With the right strategy, Canadian real estate can deliver stable and meaningful long-term financial gains.
FAQS For Property Appreciation Canada
What is the average property appreciation rate in Canada?
On average, property appreciation in Canada ranges between 4% and 7% annually, depending on the city and market conditions. Major urban areas like Toronto and Vancouver often experience higher growth, while smaller markets may see more stable but slower increases.
Does property always increase in value in Canada?
No, property values do not always go up. Market corrections, rising interest rates, and economic slowdowns can cause short-term declines, although long-term trends have generally been upward.
How do you calculate property appreciation Canada?
You calculate appreciation by subtracting the purchase price from the current value, then dividing by the purchase price and multiplying by 100. This gives you the percentage increase, which helps track your investment performance over time.
Which Canadian cities have the highest property appreciation?
Cities like Toronto and Vancouver have historically shown strong appreciation due to high demand and limited supply. However, emerging markets such as Calgary and Halifax are gaining attention for more affordable entry points and steady growth potential.

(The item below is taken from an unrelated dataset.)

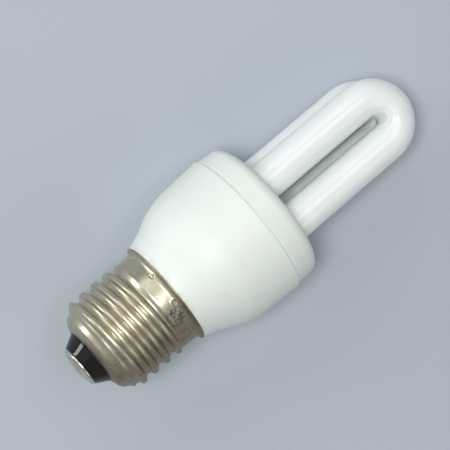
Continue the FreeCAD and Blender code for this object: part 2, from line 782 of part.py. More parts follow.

Is real estate a good investment in Canada?
Real estate can be a strong long-term investment in Canada due to population growth and housing demand. However, returns depend on location, timing, and strategy, so careful planning is essential.
What factors affect property appreciation in Canada?
Key factors include supply and demand, interest rates, economic growth, and local development. Immigration and government housing policies also play a major role in influencing property values.
How long should you hold property for appreciation?
Most experts recommend holding property for at least 5–10 years to benefit from appreciation. Longer holding periods help reduce the impact of market fluctuations and increase the likelihood of strong returns.